Entscheidungsstichwort (Thema)
Befristung des Arbeitsvertrags eines wissenschaftlichen Angestellten. Verlängerung des befristeten Arbeitsverhältnisses eines Personalratsmitglieds. Personalrat einer angegliederten Einrichtung der Hochschule. Befristungsrecht. Personalvertretungsrecht
Orientierungssatz
Bei dem Personalrat einer angegliederten Einrichtung einer Hochschule handelt es sich nicht um einen Personalrat im Hochschulbereich iSv. § 77 Abs. 4 MBG. Die angegliederte Einrichtung ist weder selbst Hochschule noch Teil einer Hochschule. Die Verlängerung von Arbeitsverhältnissen um ein Jahr gemäß § 77 Abs. 4 MBG erfaßt nur die befristeten Arbeitsverhältnisse von Mitgliedern der besonderen Personalräte, die für Beschäftigte mit Lehraufgaben und wissenschaftlicher Tätigkeit an Hochschulen gewählt werden.
Normenkette
Mitbestimmungsgesetz Schleswig-Holstein (MBG) § 38 Abs. 1; Mitbestimmungsgesetz Schleswig-Holstein (MBG) § 77 Abs. 4; Hochschulgesetz Schleswig-Holstein (HSG) § 1 Abs. 1, §§ 58, 60 Abs. 1, § 117 Abs. 1; ZPO § 91a Abs. 1 S. 1; GG Art. 3 Abs. 1
Verfahrensgang
Tenor
Der Kläger hat die Kosten des Rechtsstreits zu tragen.
Von Rechts wegen!
Tatbestand
I. Die Parteien streiten darüber, ob ihr Arbeitsverhältnis auf Grund Befristung am 31. Juli 2001 geendet hat.

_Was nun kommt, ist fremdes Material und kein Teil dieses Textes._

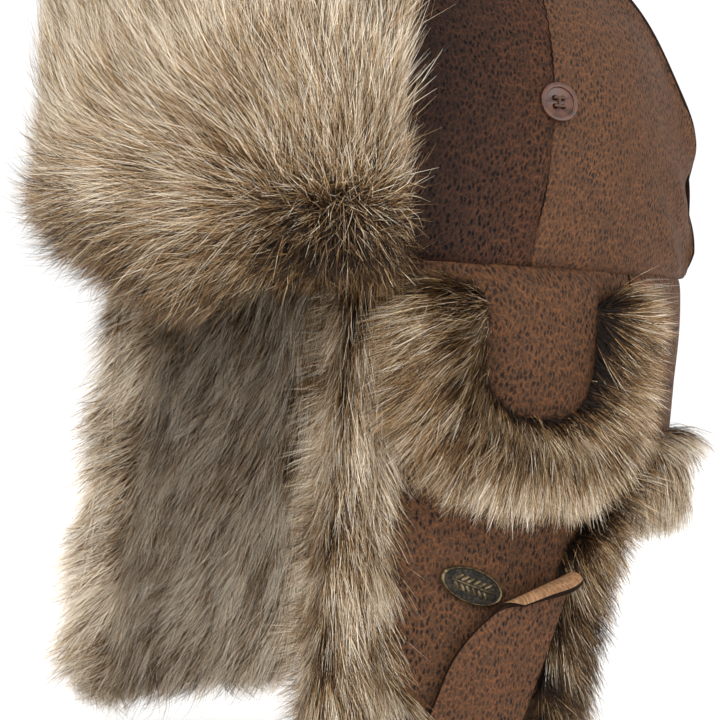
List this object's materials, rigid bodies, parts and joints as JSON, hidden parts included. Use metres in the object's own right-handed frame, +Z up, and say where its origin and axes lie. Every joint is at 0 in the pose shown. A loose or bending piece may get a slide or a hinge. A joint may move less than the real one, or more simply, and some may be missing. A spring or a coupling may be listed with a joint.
{
  "type": "trapper hat",
  "caption": "Faux leather trapper hat with a turned-up fur visor, fur-lined ear flaps, fur-edged vent flaps over the ears, folding chin tabs and a neck flap.",
  "frame": {"origin": "middle of the head opening, on the plane of the crown's lower edge", "axes": "+Z up towards the top of the crown, -Y towards the hat's front, +X to the wearer's left"},
  "size_m": [0.2234, 0.2735, 0.332],
  "materials": {
    "leather": "distressed faux leather, orange brown with dark pits, low sheen",
    "seam_edge": "raw dark brown edge of the faux leather",
    "faux_fur": "long faux fur, dark brown roots, tan middle and cream tips",
    "lining_fabric": "quilted satin lining, dark brown",
    "sweatband_fabric": "woven band, dark brown",
    "button_resin": "glossy dark brown resin",
    "thread": "dark brown thread",
    "badge_metal": "antiqued brass, dark in the recess",
    "tab_backing": "dark brown woven backing"
  },
  "bodies": {
    "crown": {"crown_gusset": "leather", "crown_side_front_left": "leather", "crown_side_front_right": "leather", "crown_side_rear_left": "leather", "crown_side_rear_right": "leather", "seam_welt_left": "seam_edge", "seam_welt_right": "seam_edge", "crown_lining": "lining_fabric", "sweatband": "sweatband_fabric", "button_left": "button_resin", "button_right": "button_resin", "button_thread_left": "thread", "button_thread_right": "thread"},
    "visor": {"visor_leather": "leather", "visor_fur": "faux_fur"},
    "ear_flap_left": {"ear_flap_leather_left": "leather", "ear_flap_fur_left": "faux_fur", "badge": "badge_metal"},
    "ear_flap_right": {"ear_flap_leather_right": "leather", "ear_flap_fur_right": "faux_fur"},
    "vent_left": {"vent_leather_left": "leather", "vent_fur_left": "faux_fur"},
    "vent_right": {"vent_leather_right": "leather", "vent_fur_right": "faux_fur"},
    "chin_tab_left": {"chin_tab_leather_left": "leather", "chin_tab_backing_left": "tab_backing"},
    "chin_tab_right": {"chin_tab_leather_right": "leather", "chin_tab_backing_right": "tab_backing"},
    "neck_flap": {"neck_flap_leather": "leather", "neck_flap_fur": "faux_fur"}
  },
  "joints": [
    {"name": "visor_fold", "type": "hinge", "parent": "crown", "child": "visor", "pos_m": [0, -0.1245, -0.001], "axis": [1, 0, 0], "range_deg": [0, 80]},
    {"name": "neck_flap_fold", "type": "hinge", "parent": "crown", "child": "neck_flap", "pos_m": [0, 0.118, -0.0008], "axis": [-1, 0, 0], "range_deg": [-145, 0]},
    {"name": "ear_flap_fold_left", "type": "hinge", "parent": "crown", "child": "ear_flap_left", "pos_m": [0.1, 0, -0.0008], "axis": [0, 1, 0], "range_deg": [-145, 0]},
    {"name": "vent_fold_left", "type": "hinge", "parent": "ear_flap_left", "child": "vent_left", "pos_m": [0.1045, 0, -0.004], "axis": [0, -1, 0], "range_deg": [0, 150]},
    {"name": "chin_tab_fold_left", "type": "hinge", "parent": "ear_flap_left", "child": "chin_tab_left", "pos_m": [0.0965, -0.031, -0.173], "axis": [0.2161, 0.9764, 0], "range_deg": [0, 150]},
    {"name": "ear_flap_fold_right", "type": "hinge", "parent": "crown", "child": "ear_flap_right", "pos_m": [-0.1, 0, -0.0008], "axis": [0, -1, 0], "range_deg": [-145, 0]},
    {"name": "vent_fold_right", "type": "hinge", "parent": "ear_flap_right", "child": "vent_right", "pos_m": [-0.1045, 0, -0.004], "axis": [0, 1, 0], "range_deg": [0, 150]},
    {"name": "chin_tab_fold_right", "type": "hinge", "parent": "ear_flap_right", "child": "chin_tab_right", "pos_m": [-0.0965, -0.031, -0.173], "axis": [0.2161, -0.9764, 0], "range_deg": [0, 150]}
  ]
}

Der Kläger ist bei dem beklagten Land seit 1992 im Institut für M… beschäftigt. Es handelt sich um eine Körperschaft des öffentlichen Rechts, der nach § 117 Abs. 1 Hochschulgesetz Schleswig-Holstein (HSG) die Stellung einer wissenschaftlichen Einrichtung an der Christian-Albrechts-Universität zu Kiel verliehen worden ist. Nachdem der Kläger zunächst als Beamter auf Zeit gearbeitet hatte, wurde er durch den Arbeitsvertrag vom 9. Juli 1998 als wissenschaftlicher Angestellter für die Zeit vom 1. August 1998 bis zum 31. März 2001 eingestellt. Durch Änderungsvertrag vom 19. März 2001 vereinbarten die Parteien die befristete Weiterbeschäftigung des Klägers bis zum 31. Juli 2001.
Mit der beim Arbeitsgericht am 10. August 2001 eingegangenen Klage hat der Kläger, der seit 1999 Mitglied des am Institut für M… gebildeten Personalrats ist, seine Weiterbeschäftigung bis zum 31. Juli 2002 auf der Grundlage von § 77 Abs. 4 des Gesetzes über die Mitbestimmung der Personalräte – Mitbestimmungsgesetz Schleswig-Holstein – (MBG) geltend gemacht. Diese Vorschrift lautet auszugsweise:
Ҥ 77
Hochschulen
(1) Auf Professorinnen und Professoren an Hochschulen, Hochschuldozentinnen und Hochschuldozenten findet dieses Gesetz keine Anwendung.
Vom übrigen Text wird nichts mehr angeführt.